I prepared a simple script that makes the process a bit easier. It allows using backup and restore commands, and takes 3 arguments in both cases:

  • `DB_CONTAINER_ID` is the ID of the postgres container. Can be acquired with the `docker ps` command.
  • `DB_USERNAME` is the `services.postgres.environment.POSTGRES_USER` value from the docker-compose.yml. By default it's `space`.
  • `DB_NAME` is the `services.postgres.environment.POSTGRES_DB` value from the docker-compose.yml.

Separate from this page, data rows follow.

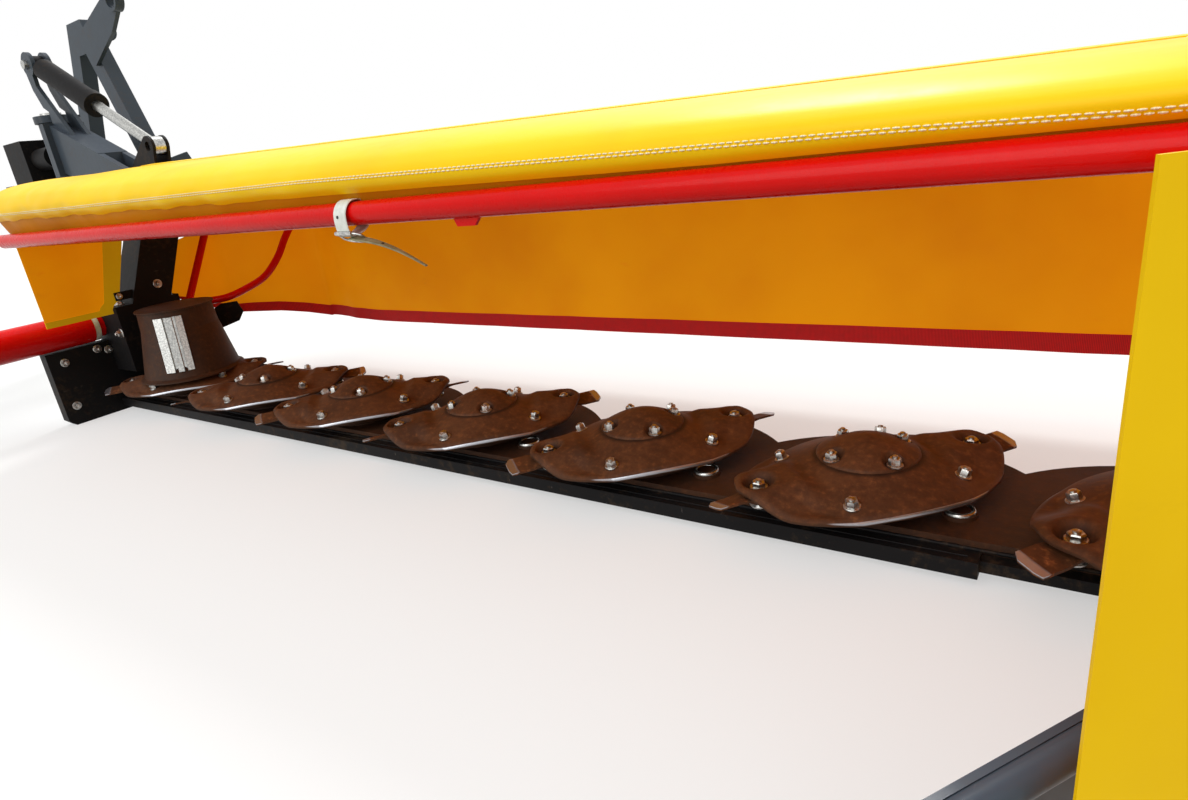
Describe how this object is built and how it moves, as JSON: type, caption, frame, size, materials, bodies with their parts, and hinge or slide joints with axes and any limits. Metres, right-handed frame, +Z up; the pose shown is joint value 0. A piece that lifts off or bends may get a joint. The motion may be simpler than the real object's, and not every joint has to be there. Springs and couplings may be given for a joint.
{
  "type": "rear side-mounted disc mower",
  "caption": "Tractor-mounted disc mower: a long cutter bar with spinning knife discs under a cloth guard, hinged to a headstock by a boom with a lift cylinder.",
  "frame": {"origin": "on the ground, in the middle of the outer box of the parked machine", "axes": "+X outward along the cutter bar, +Y forward in the driving direction, +Z up"},
  "size_m": [4.6066, 1.5524, 1.4269],
  "materials": {
    "charcoal_paint": "semi-gloss blue-grey paint, scuffed",
    "black_paint": "satin black paint, scratched",
    "black_plastic": "matt",
    "rusty_steel": "rusty, polished by the crop at the edges",
    "red_paint": "glossy",
    "yellow_tarpaulin": "coated cloth, soft sheen",
    "zinc_steel": "zinc-plated",
    "white_strap": "matt webbing"
  },
  "bodies": {
    "headstock": {"headstock": "charcoal_paint", "swing_carrier": "charcoal_paint", "hitch_pins": "zinc_steel", "breakaway_pin": "zinc_steel", "input_gearbox": "black_paint", "shaft_guard": "black_plastic"},
    "input": {"input_shaft": "zinc_steel"},
    "stand": {"stand_leg": "charcoal_paint"},
    "boom": {"breakaway_head": "charcoal_paint", "boom": "charcoal_paint", "boom_pins": "zinc_steel"},
    "lift_barrel": {"lift_barrel": "black_paint"},
    "lift_rod": {"lift_rod": "zinc_steel"},
    "bar": {"bed": "rusty_steel", "rear_rail": "black_paint", "skids": "black_paint", "inner_shoe": "black_paint", "outer_shoe": "black_paint", "inner_gearbox": "black_paint", "column": "black_paint", "side_tube": "red_paint", "guard_beam": "charcoal_paint", "rear_tube": "red_paint", "guard_arms": "red_paint", "inner_tubes": "red_paint", "tube_bracket": "black_paint", "canopy": "yellow_tarpaulin", "inner_curtain": "yellow_tarpaulin", "hem_strap": "white_strap"},
    "front_guard": {"front_frame": "red_paint", "front_canopy": "yellow_tarpaulin", "front_curtain": "yellow_tarpaulin"},
    "outer_guard": {"outer_frame": "red_paint", "outer_canopy": "yellow_tarpaulin", "outer_curtain": "yellow_tarpaulin"},
    "swath_board": {"swath_board": "charcoal_paint"},
    "disc_1": {"disc_1": "rusty_steel", "drum": "rusty_steel"},
    "disc_2": {"disc_2": "rusty_steel"},
    "disc_3": {"disc_3": "rusty_steel"},
    "disc_4": {"disc_4": "rusty_steel"},
    "disc_5": {"disc_5": "rusty_steel"},
    "disc_6": {"disc_6": "rusty_steel"},
    "disc_7": {"disc_7": "rusty_steel"}
  },
  "joints": [
    {"name": "stand_slide", "type": "slide", "parent": "headstock", "child": "stand", "axis": [0, 0, 1], "range_m": [0, 0.35]},
    {"name": "breakaway", "type": "hinge", "parent": "headstock", "child": "boom", "pos_m": [-1.52575, 0.31541, 0.86], "axis": [0, 0, 1], "range_deg": [-20, 0]},
    {"name": "bar_fold", "type": "hinge", "parent": "boom", "child": "bar", "pos_m": [-0.98575, 0.31541, 0.7], "axis": [0, -1, 0], "range_deg": [-12, 90]},
    {"name": "lift_barrel_turn", "type": "hinge", "parent": "boom", "child": "lift_barrel", "pos_m": [-1.49575, 0.31541, 1.165], "axis": [0, -1, 0], "range_deg": [-4.27, 1]},
    {"name": "lift_rod_slide", "type": "slide", "parent": "lift_barrel", "child": "lift_rod", "axis": [0.8873, 0, -0.4612], "range_m": [-0.288, 0.0393]},
    {"name": "front_guard_lift", "type": "hinge", "parent": "bar", "child": "front_guard", "pos_m": [0.43425, 0.25041, 0.71174], "axis": [-0.9996, 0, 0.0267], "range_deg": [-85, 0]},
    {"name": "outer_guard_fold", "type": "hinge", "parent": "bar", "child": "outer_guard", "pos_m": [1.90025, 0.09541, 0.673], "axis": [0, -1, 0], "range_deg": [0, 90]},
    {"name": "swath_board_turn", "type": "hinge", "parent": "bar", "child": "swath_board", "pos_m": [2.26265, 0.15541, 0.2], "axis": [0, 0, 1], "range_deg": [-25, 0]},
    {"name": "disc_1_spin", "type": "hinge", "parent": "bar", "child": "disc_1", "pos_m": [-0.56575, 0.09541, 0.115], "axis": [0, 0, 1], "continuous": true},
    {"name": "input_spin", "type": "hinge", "parent": "headstock", "child": "input", "pos_m": [-1.81575, 0.46541, 0.85], "axis": [0, 1, 0], "continuous": true},
    {"name": "disc_2_spin", "type": "hinge", "parent": "bar", "child": "disc_2", "pos_m": [-0.14575, 0.09541, 0.115], "axis": [0, 0, 1], "continuous": true},
    {"name": "disc_3_spin", "type": "hinge", "parent": "bar", "child": "disc_3", "pos_m": [0.27425, 0.09541, 0.115], "axis": [0, 0, 1], "continuous": true},
    {"name": "disc_4_spin", "type": "hinge", "parent": "bar", "child": "disc_4", "pos_m": [0.69425, 0.09541, 0.115], "axis": [0, 0, 1], "continuous": true},
    {"name": "disc_5_spin", "type": "hinge", "parent": "bar", "child": "disc_5", "pos_m": [1.11425, 0.09541, 0.115], "axis": [0, 0, 1], "continuous": true},
    {"name": "disc_6_spin", "type": "hinge", "parent": "bar", "child": "disc_6", "pos_m": [1.53425, 0.09541, 0.115], "axis": [0, 0, 1], "continuous": true},
    {"name": "disc_7_spin", "type": "hinge", "parent": "bar", "child": "disc_7", "pos_m": [1.95425, 0.09541, 0.115], "axis": [0, 0, 1], "continuous": true}
  ],
  "couplings": [
    {"joint": "lift_barrel_turn", "follows": "bar_fold", "ratio": -0.0419},
    {"joint": "lift_rod_slide", "follows": "bar_fold", "m_per_rad": -0.18268},
    {"joint": "input_spin", "follows": "disc_1_spin", "ratio": 0.18},
    {"joint": "disc_2_spin", "follows": "disc_1_spin", "ratio": -1},
    {"joint": "disc_3_spin", "follows": "disc_1_spin", "ratio": 1},
    {"joint": "disc_4_spin", "follows": "disc_1_spin", "ratio": -1},
    {"joint": "disc_5_spin", "follows": "disc_1_spin", "ratio": 1},
    {"joint": "disc_6_spin", "follows": "disc_1_spin", "ratio": -1},
    {"joint": "disc_7_spin", "follows": "disc_1_spin", "ratio": 1}
  ]
}
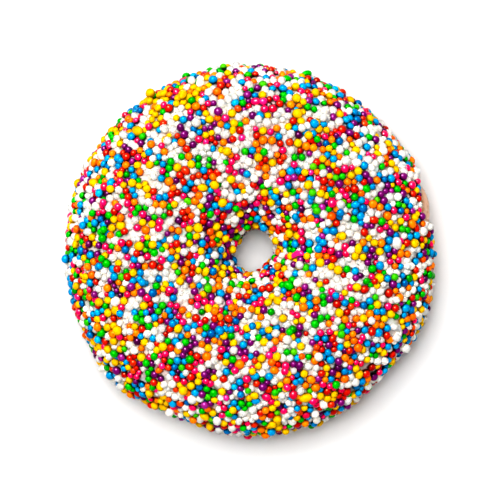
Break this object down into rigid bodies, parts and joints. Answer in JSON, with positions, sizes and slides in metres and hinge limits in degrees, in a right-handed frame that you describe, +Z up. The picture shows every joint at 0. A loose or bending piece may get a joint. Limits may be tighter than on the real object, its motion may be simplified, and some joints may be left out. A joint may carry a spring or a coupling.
{
  "type": "ring doughnut",
  "caption": "Ring-shaped cake doughnut with a coat of sugar icing and small round sugar beads over its top and sides.",
  "frame": {"origin": "on the axis of the ring, at the level of the table that the doughnut rests on", "axes": "+Z up along the axis of the ring, towards the iced crown; +X towards the side where the icing leaves some dough bare"},
  "size_m": [0.0855, 0.0858, 0.0295],
  "materials": {
    "dough": "matte",
    "icing": "satin",
    "beads_white": "satin",
    "beads_red": "satin",
    "beads_orange": "satin",
    "beads_yellow": "satin",
    "beads_green": "satin",
    "beads_blue": "satin",
    "beads_purple": "satin",
    "beads_pink": "satin"
  },
  "bodies": {
    "root": {"dough": "dough", "icing": "icing"}
  },
  "joints": []
}
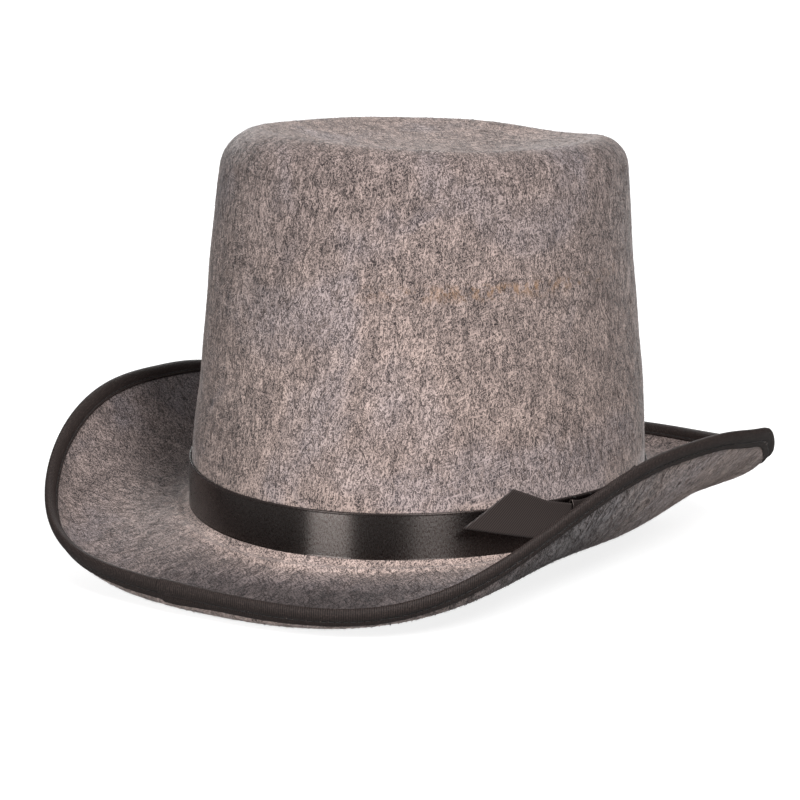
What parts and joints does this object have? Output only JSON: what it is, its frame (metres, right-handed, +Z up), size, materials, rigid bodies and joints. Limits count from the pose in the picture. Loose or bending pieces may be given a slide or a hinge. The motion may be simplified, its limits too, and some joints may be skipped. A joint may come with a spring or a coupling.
{
  "type": "top hat",
  "caption": "Grey felt top hat with flared, dished crown, rolled wire-edged brim bound in black ribbon, and a black satin hat band with a flat side bow.",
  "frame": {"origin": "centre of the head opening, in the plane where crown and brim meet", "axes": "+Z up through the crown, -Y to the wearer's front, +X to the wearer's left, where the bow is"},
  "size_m": [0.2758, 0.3098, 0.1815],
  "materials": {
    "grey_felt": "matte, brushed",
    "spring_wire": "drawn",
    "crimp_steel": "plain",
    "black_grosgrain": "matte, ribbed",
    "black_thread": "matte",
    "black_satin": "satin sheen",
    "black_satin_back": "matte, fine twill",
    "sweatband_ribbon": "matte, ribbed",
    "white_label": "matte, woven"
  },
  "bodies": {
    "root": {"felt_body": "grey_felt", "brim_wire": "spring_wire", "wire_joiner": "crimp_steel", "brim_binding": "black_grosgrain", "binding_stitches": "black_thread", "hat_band": "black_satin", "bow_front_tail": "black_satin_back", "bow_rear_tail": "black_satin_back", "bow_knot": "black_satin", "bow_tack_stitches": "black_thread", "sweatband": "sweatband_ribbon", "sweatband_stitches": "black_thread", "size_tag": "white_label"}
  },
  "joints": []
}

By default it's `spacedb`.
#!/bin/bash

DB_CONTAINER_ID="$2"
DB_USERNAME="$3"
DB_NAME="$4"

if [ $# -ne 4 ]; then
    # incorrect number of arguments
    echo "Not all arguments are specified. Usage: script.sh [backup|restore] [DB_CONTAINER_ID] [DB_USERNAME] [DB_NAME]"
    exit 1
fi

case "$1" in
    backup)
    echo "Running backup command..."
    docker exec -t $DB_CONTAINER_ID pg_dump -U $DB_USERNAME -d $DB_NAME > spacedb_dump.sql
    echo "Backup created"
    ;;
    
    restore)
    echo "Running restore command..."
    docker exec -i $DB_CONTAINER_ID psql -U $DB_USERNAME -d $DB_NAME < spacedb_dump.sql
    echo "Restore completed"
    ;;
    
    *)
    # invalid argument
    echo "Invalid command. Usage: script.sh [backup|restore]"
    exit 1
    ;;
esac

 

The overall backup & restore process is as follows:

  1. execute `script.sh backup [DB_CONTAINER_ID] [DB_USERNAME] [DB_NAME]`;
  2. stop the installation;
  3. assuming, there are no volumes with DB data anymore, start a DB container via `docker compose up postgres`;
  4. execute `script.sh restore [DB_CONTAINER_ID] [DB_USERNAME] [DB_NAME]`;
  5. start the whole installation again with `docker compose up`.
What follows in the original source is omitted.